Contributions and Achievements:

Rosalind was asked to join a research group by John Randall. She had been asked to set up a laboratory to study DNA fibres using X-ray crystallography, where atoms can be precisely mapped by looking at the image of the crystal under an X-ray beam. She had the entire responsibility for determining the structure of DNA. Franklin was able to apply her knowledge of physical chemistry and as a result, she made thinner fibers in order to produce more exact and easier to interpret X-ray patterns.

She discovered A and B forms of DNA, but concentrated on A as it showed more X-ray spots. This form does not show the helical structure as well as form B, which she originally thought of as a ladder with bonds between the bases of the rungs. She did record in her laboratory notebook on the 24th February 1953 that she had revised her thinking to that of a three dimensional helix.

Twenty five years after the fact, the first clear recitation of Franklin’s contribution appeared. The Double Helix, although it was buried under allegations that Franklin did not know how to interpret her own data but her own publication in the same issue of Nature was the first publication of this more clarified X-ray image of DNA. The Double Helix inspired several people to investigate DNA history and Franklin’s contribution but the path to the Double Helix supplied information about original source materials for those that followed. After finishing her portion of the DNA work, Franklin led pioneering work on the tobacco mosaic and polio viruses.

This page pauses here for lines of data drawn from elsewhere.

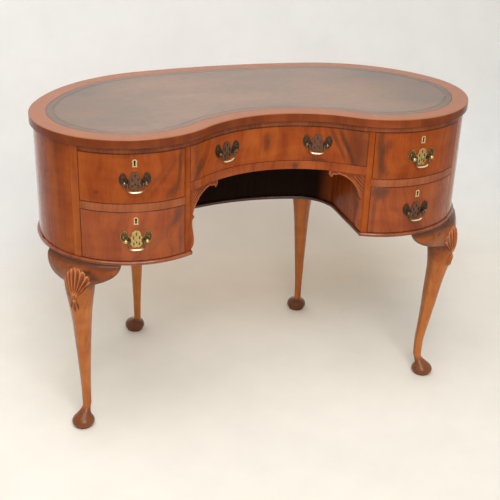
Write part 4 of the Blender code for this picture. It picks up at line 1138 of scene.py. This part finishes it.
# Brackets in the corners of the kneehole
brackets = {
    "width": {"right": 0.0768, "left": 0.0825}, "low": 0.4803, "high": 0.6255, "depth": 0.01,
    "bead": 0.0021, "beadRise": 0.0016, "beadIn": 0.75, "beadEnd": 0.62, "reedRise": 0.0018,
    "taper": (0.25, 0.75, 0.12, 0.8), "flat": (0.35, 0.4), "darker": (0.6, 0.72), "crown": 0.93,
    "tones": {"bead": 0.12, "reed": 0.14, "root": 0.9},
    # edge as shares of the width from the stile and of the height from the foot
    "outline": [(0.935, 1.0), (0.935, 0.965), (0.927, 0.934), (0.905, 0.918), (0.88, 0.926), (0.868, 0.95),
                (0.82, 0.965), (0.7, 0.963), (0.58, 0.946), (0.46, 0.915), (0.35, 0.868), (0.26, 0.805),
                (0.175, 0.728), (0.118, 0.648), (0.088, 0.585), (0.15, 0.548), (0.082, 0.508), (0.082, 0.4),
                (0.11, 0.29), (0.135, 0.17), (0.118, 0.085), (0.06, 0.03), (0.0, 0.0)],
    # reeds that follow the arch: start and end as shares, and half width
    "reeds": [((0.56, 0.975), (0.215, 0.845), 0.0017), ((0.3, 0.87), (0.055, 0.68), 0.002),
              ((0.37, 0.945), (0.045, 0.735), 0.002), ((0.3, 0.965), (0.04, 0.795), 0.0019),
              ((0.22, 0.975), (0.035, 0.853), 0.0017), ((0.13, 0.978), (0.03, 0.91), 0.0014)],
}


def makeBracket(side, sign):
    start = plan["sideInner"] - clear["gap"]
    rise, width = brackets["high"] - brackets["low"], brackets["width"][side]

    def place(across, up):
        return start - width * across, brackets["low"] + rise * up

    edgeLine = [place(*share) for share in smoothThrough(brackets["outline"], 4)]
    mesh = fillShape([[place(0.0, 1.0)] + edgeLine])
    hollow = mesh.verts.layers.float.new("hollow")
    for k in range(1, 32):
        cutAcross(mesh, (start - width * k / 32, 0.0, 0.0), (1.0, 0.0, 0.0), dist=1e-5)
    raiseFaces(mesh, mesh.faces[:], (0.0, brackets["depth"], 0.0))
    # dark polish and painted shade in the field, darker towards the top among the reeds
    for vert in mesh.verts:
        share = easeBetween(*brackets["darker"], (vert.co.z - brackets["low"]) / rise)
        vert[hollow] = brackets["flat"][0] + brackets["flat"][1] * share
    closeOutward(mesh)
    centre = Vector(place(0.0, brackets["crown"]))
    line = []
    for k, point in enumerate(edgeLine[:-1]):
        if k < brackets["beadEnd"] * len(edgeLine):
            before, after, point = Vector(edgeLine[max(0, k - 1)]), Vector(edgeLine[k + 1]), Vector(point)
            along = (after - before).normalized()
            inward = Vector((along.y, -along.x))
            if inward.dot(centre - point) < 0:
                inward = -inward
            line.append((point + inward * brackets["bead"] * brackets["beadIn"], along))
    addRidge(mesh, line, brackets["bead"], brackets["beadRise"], brackets["tones"]["bead"])
    for first, last, half in brackets["reeds"]:
        one, other = Vector(place(*first)), Vector(place(*last))
        line = [(one.lerp(other, k / 8), (other - one).normalized()) for k in range(9)]
        addRidge(mesh, line, half, brackets["reedRise"], brackets["tones"]["reed"], taper=True)
    for vert in mesh.verts:
        vert.co.y += frontY(vert.co.x)
        vert.co.x *= sign
    if sign < 0:
        bmesh.ops.reverse_faces(mesh, faces=mesh.faces)
    finishPiece(mesh, side + "Bracket", "carcass", finishes["bracketWood"], [side + "_bracket"],
                smooth=50.0)


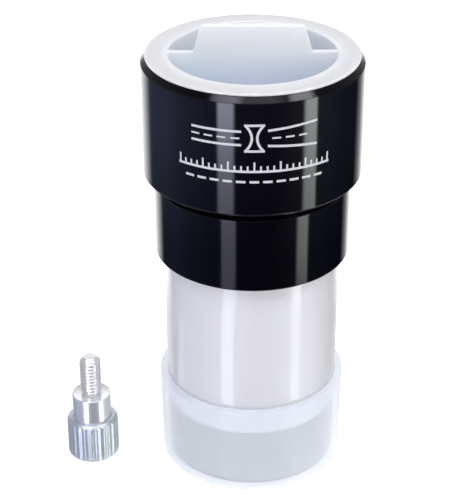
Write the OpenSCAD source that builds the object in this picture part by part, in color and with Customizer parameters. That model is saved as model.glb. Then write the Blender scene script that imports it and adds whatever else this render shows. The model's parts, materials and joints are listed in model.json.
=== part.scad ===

Rosalind Franklin’s critical contributions to the Crick and Watson model was – Franklin’s lecture at the seminar in 1951, where she presented the two forms of the molecule, type A and type B, and her position whereby the phosphate units are located in the external part of the molecule. and she specified the amount of water to be found in the molecule in accordance with other parts of it, data that has considerable importance in terms of the stability of the molecule. Franklin was the first to discover and formulate these facts, which in fact constituted the basis for all later attempts to build a model of the molecule.

The rules of the Nobel Prize forbid posthumous nominations and because Rosalind Franklin had died in 1958 she was not eligible for nomination to the Nobel Prize subsequently awarded to Crick, Watson, and Wilkins. The award was for their body of work on nucleic acids and not exclusively for the discovery of the structure of DNA. By the time of the award Wilkins had been working on the structure of DNA for over 10 years, and had done much to confirm the Watson – Crick Model. Crick had been working on the genetic code at Cambridge and Watson had worked on RNA for some years.

A debate about the amount of credit due to Franklin continues. What is clear is that she did have a meaningful role in learning the structure of DNA and that she was a scientist of the first rank. Franklin also did important research into the micro-structure and properties of coals and other carbons, and spent the last five years of her career elucidating the structure of plant viruses, notably tobacco mosaic virus. She died at the age of 37 from complications arising from ovarian cancer.